In the no-holds-barred pages of his memoir, Hawthorne shares many grisly revelations. Trading between sketches of the characters he worked with and for and glaring disclaimers for those who might be inclined to trust that their memberships will be as advertised, Hawthorne takes on the health industry and strips away any illusions of glamour.
For the trainer, dreams of transforming lives are quickly shattered by the realities of quotas and cash. But monetary drawbacks are balanced with an overabundance of sex. According to Hawthorne, personal trainers are the people second most likely to have affairs, a warning fleshed out with jaw-dropping accounts of sexual favors and exploitations, memories of philandering, and cautions about transmittable nasties. Such sections are cringe-worthy in direct proportion to their salacious honesty.

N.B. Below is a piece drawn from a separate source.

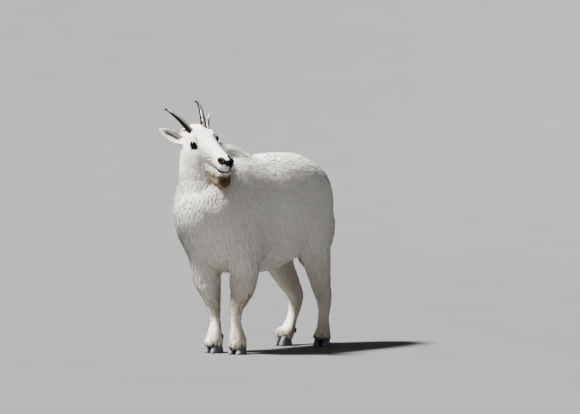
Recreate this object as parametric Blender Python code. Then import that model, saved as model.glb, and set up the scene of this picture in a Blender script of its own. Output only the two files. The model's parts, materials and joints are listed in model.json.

That Memoirs of a Gym Rat is broken up into sketches and asides makes for easy, if not always consistent, reading. Pithy introductions of characters add color to Hawthorne’s overarching presentation of health club life, but few members of the cast stick around for long. Most merely serve anecdotal purposes: the smelly member whose rotted onion scent chased others away; the former military trainer who drove trainees to their breaking point; a host of fellow employees whose dishonesty was inelegant enough to get them caught and fired. Archetypes begin to form. These sections are more entertaining than informative.
Editor’s notes serve a curious function throughout. Hawthorne employs them to make conspiratorially snarky remarks, but the bulk of the project is so grimy and blunt that the additional sense of confidence hardly seems necessary. Little seems left out; scatological moments, both literal and figurative, abound, among so much politically incorrect behavior that one can’t help but groan. “Retarded” noises, jokes about jailhouse assault, ill-timed erections, and prank calls from fake homosexual lawyers are featured among other frat-boy antics. Hawthorne’s honesty on such points will either charm or annoy, or both.
For gym members current and prospective, Hawthorne lays bare the truth that gyms care about the heft of a person’s wallet, not the reduction of his body mass index. Using his own development from floor assistant to personal trainer to greedy salesperson as a guide, he coaches his readership on how to be wily when considering contracts and training schedules. In the role of coach, Hawthorne’s professionalism emerges, resulting in advice that may prove invaluable.